● **Written task**:
Below are several records. Retype exactly those lines running from the one with "Reconstruct the object" through the one with "on its belly.", end lines included, and no others.

● **Records for the task**:
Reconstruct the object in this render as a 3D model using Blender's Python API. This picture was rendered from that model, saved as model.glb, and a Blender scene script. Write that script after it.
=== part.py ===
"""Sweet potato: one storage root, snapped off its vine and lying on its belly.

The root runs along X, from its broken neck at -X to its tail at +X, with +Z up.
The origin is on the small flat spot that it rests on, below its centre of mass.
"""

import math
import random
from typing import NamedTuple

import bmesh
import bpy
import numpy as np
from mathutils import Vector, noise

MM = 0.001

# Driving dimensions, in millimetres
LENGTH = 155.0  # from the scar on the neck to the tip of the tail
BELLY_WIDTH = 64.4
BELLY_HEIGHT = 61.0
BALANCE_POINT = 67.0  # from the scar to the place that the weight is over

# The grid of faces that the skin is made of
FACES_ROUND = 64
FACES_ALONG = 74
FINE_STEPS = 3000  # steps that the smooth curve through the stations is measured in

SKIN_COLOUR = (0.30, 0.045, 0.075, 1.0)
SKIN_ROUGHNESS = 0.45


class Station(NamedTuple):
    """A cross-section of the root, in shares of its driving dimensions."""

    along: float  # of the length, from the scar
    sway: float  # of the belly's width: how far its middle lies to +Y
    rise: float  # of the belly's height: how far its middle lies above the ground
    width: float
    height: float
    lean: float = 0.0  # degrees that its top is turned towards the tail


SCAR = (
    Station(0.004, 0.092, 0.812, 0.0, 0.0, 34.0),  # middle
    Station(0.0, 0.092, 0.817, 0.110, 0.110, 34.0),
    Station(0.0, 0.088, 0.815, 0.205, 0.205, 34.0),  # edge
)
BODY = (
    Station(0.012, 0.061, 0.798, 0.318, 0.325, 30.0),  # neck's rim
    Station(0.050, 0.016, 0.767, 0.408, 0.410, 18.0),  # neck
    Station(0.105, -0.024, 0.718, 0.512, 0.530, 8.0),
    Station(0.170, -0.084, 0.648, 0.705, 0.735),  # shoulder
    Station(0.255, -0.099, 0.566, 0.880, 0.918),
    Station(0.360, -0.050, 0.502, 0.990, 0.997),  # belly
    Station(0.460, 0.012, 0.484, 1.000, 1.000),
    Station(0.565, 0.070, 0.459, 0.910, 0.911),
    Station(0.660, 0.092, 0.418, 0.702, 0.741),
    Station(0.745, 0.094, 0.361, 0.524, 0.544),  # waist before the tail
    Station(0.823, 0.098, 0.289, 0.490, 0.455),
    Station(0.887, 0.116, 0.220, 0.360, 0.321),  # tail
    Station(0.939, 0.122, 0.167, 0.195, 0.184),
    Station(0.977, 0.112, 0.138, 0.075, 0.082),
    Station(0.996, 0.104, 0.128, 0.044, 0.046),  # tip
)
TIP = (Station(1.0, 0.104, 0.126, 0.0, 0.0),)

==

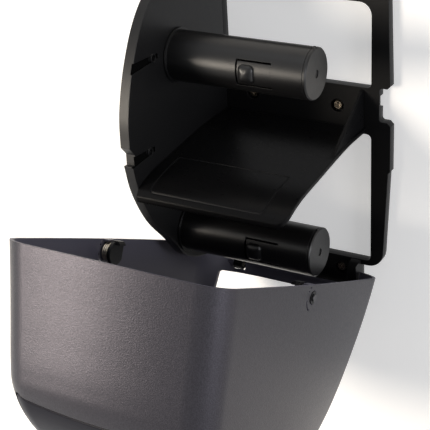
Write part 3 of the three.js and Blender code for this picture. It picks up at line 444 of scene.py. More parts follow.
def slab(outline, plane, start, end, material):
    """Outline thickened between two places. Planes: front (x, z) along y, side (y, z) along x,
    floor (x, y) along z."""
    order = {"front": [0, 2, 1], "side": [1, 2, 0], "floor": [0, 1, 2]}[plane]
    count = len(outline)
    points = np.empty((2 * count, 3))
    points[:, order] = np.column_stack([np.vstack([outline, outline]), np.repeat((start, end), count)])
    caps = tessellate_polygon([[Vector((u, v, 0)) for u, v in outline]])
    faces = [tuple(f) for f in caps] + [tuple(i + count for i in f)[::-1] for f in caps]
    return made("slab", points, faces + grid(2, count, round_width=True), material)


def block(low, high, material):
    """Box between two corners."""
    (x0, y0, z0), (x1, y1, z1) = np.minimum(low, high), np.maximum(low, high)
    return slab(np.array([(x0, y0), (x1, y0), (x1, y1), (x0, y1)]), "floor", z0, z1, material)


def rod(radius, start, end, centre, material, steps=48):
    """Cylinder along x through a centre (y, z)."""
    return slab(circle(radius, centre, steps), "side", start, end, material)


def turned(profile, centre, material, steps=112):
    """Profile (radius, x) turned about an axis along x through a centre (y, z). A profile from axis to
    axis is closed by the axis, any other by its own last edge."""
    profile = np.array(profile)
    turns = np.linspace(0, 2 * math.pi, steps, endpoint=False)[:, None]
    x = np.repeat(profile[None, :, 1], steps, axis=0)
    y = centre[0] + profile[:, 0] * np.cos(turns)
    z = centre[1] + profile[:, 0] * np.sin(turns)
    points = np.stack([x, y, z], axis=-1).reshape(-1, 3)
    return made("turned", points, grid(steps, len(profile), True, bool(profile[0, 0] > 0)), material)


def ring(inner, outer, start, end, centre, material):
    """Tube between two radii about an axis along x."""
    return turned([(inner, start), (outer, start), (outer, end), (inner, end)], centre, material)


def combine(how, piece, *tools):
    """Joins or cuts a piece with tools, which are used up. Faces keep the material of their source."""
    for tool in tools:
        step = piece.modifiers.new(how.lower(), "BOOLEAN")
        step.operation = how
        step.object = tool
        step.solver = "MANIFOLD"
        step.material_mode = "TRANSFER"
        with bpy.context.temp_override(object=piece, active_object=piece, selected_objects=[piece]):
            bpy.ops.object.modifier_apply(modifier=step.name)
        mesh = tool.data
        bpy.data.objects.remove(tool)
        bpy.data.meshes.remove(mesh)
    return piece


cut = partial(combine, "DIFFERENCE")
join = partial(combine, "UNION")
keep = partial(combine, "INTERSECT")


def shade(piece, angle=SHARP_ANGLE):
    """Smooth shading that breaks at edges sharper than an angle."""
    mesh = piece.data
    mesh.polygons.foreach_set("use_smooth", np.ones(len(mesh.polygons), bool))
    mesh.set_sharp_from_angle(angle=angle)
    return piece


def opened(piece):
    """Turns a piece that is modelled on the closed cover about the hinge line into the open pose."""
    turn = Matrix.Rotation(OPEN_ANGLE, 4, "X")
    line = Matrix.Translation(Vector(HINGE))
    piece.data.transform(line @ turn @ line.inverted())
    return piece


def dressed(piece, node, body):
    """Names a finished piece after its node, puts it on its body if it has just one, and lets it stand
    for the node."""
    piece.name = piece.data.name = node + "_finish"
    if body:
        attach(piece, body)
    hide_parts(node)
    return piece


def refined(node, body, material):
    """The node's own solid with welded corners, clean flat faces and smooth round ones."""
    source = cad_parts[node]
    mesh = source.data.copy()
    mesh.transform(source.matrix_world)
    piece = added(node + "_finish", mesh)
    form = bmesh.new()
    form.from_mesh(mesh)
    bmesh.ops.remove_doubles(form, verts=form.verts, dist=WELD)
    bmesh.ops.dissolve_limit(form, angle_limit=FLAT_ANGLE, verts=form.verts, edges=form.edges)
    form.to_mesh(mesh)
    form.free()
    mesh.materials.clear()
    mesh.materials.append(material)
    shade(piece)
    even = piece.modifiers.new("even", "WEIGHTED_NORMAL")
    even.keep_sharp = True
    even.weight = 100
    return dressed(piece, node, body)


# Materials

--

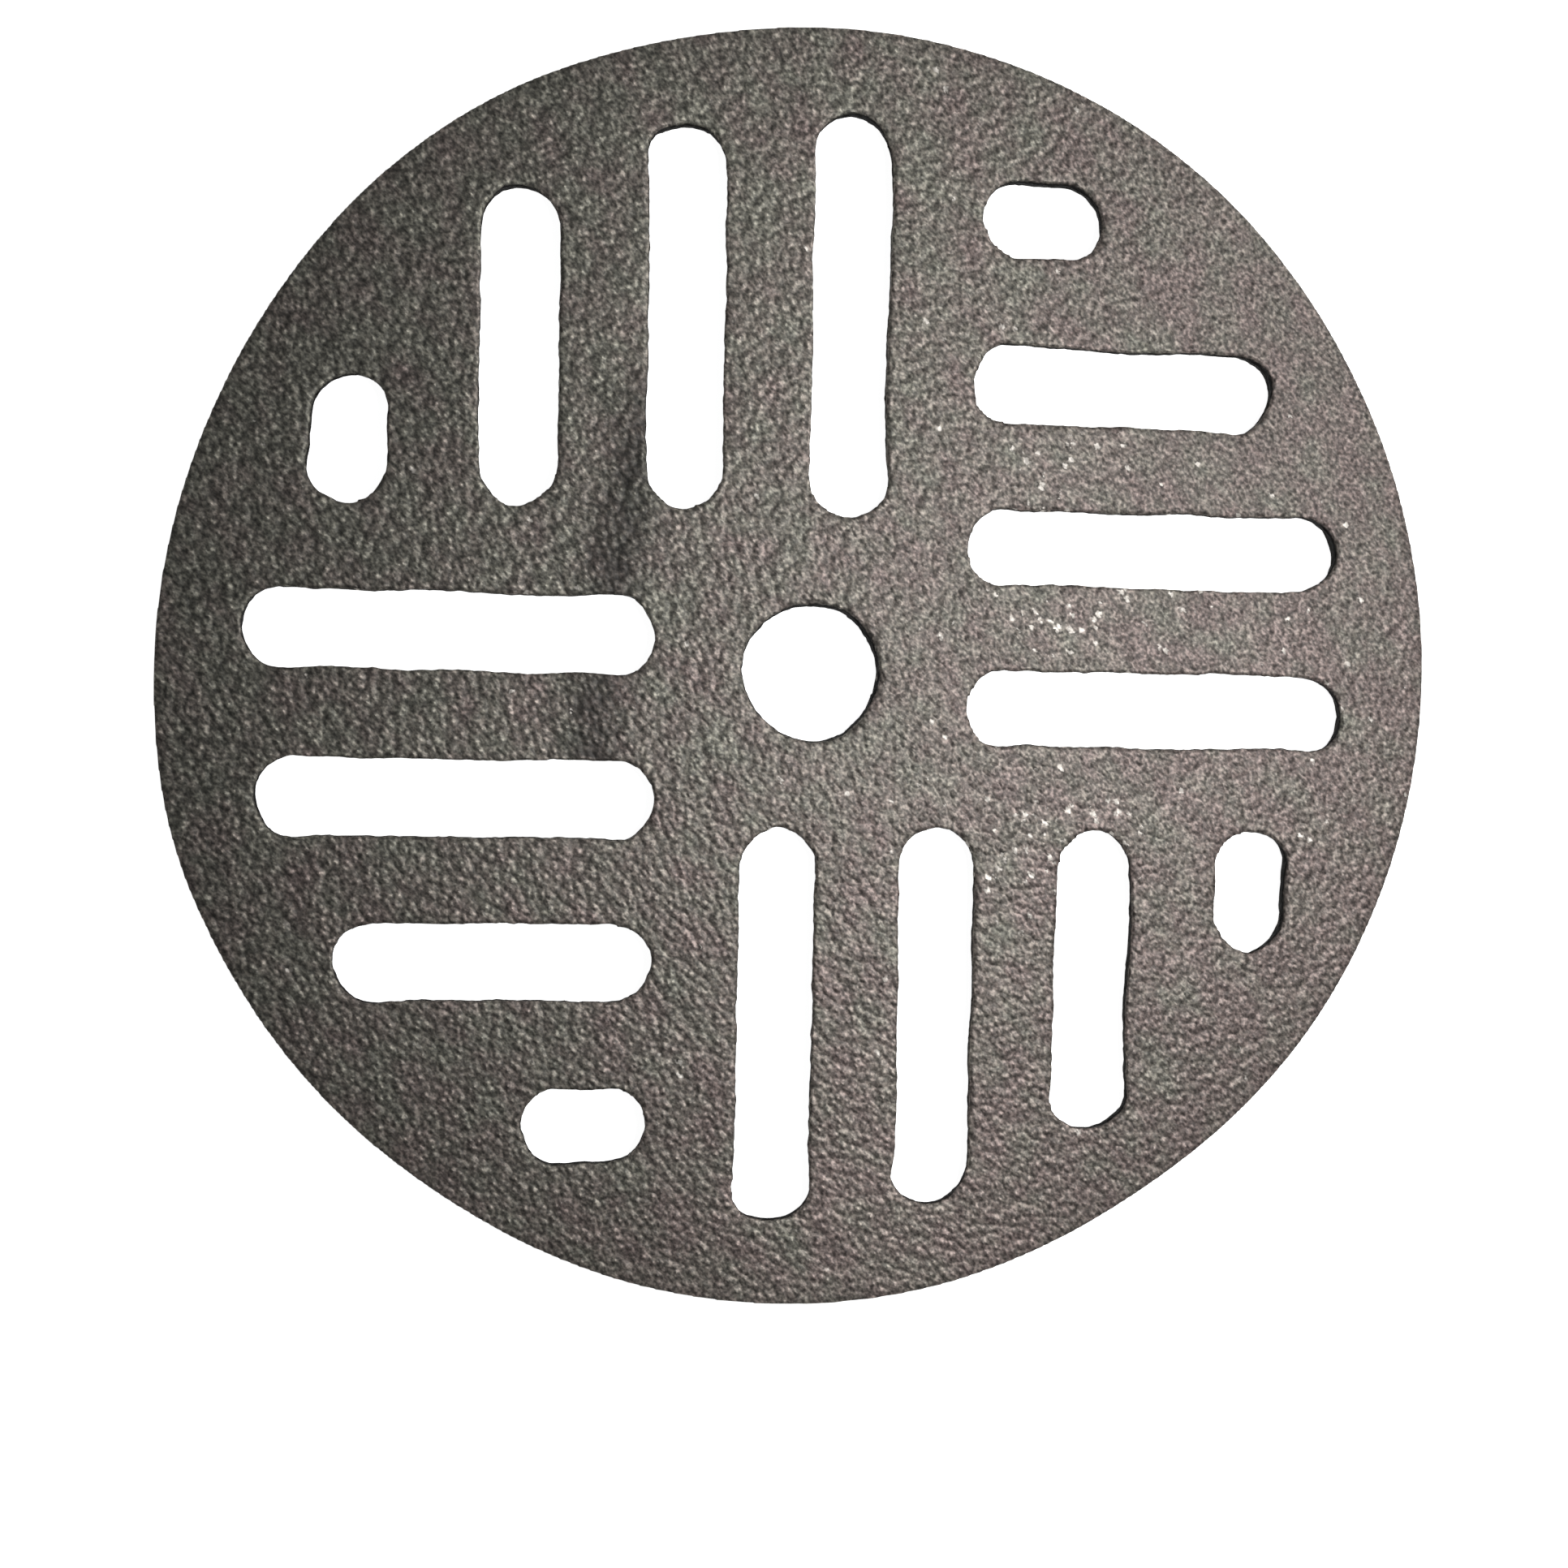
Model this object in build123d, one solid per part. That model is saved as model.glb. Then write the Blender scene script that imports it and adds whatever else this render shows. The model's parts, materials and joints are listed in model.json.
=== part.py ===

● **Answer in full**:
Reconstruct the object in this render as a 3D model using Blender's Python API. This picture was rendered from that model, saved as model.glb, and a Blender scene script. Write that script after it.
=== part.py ===
"""Sweet potato: one storage root, snapped off its vine and lying on its belly.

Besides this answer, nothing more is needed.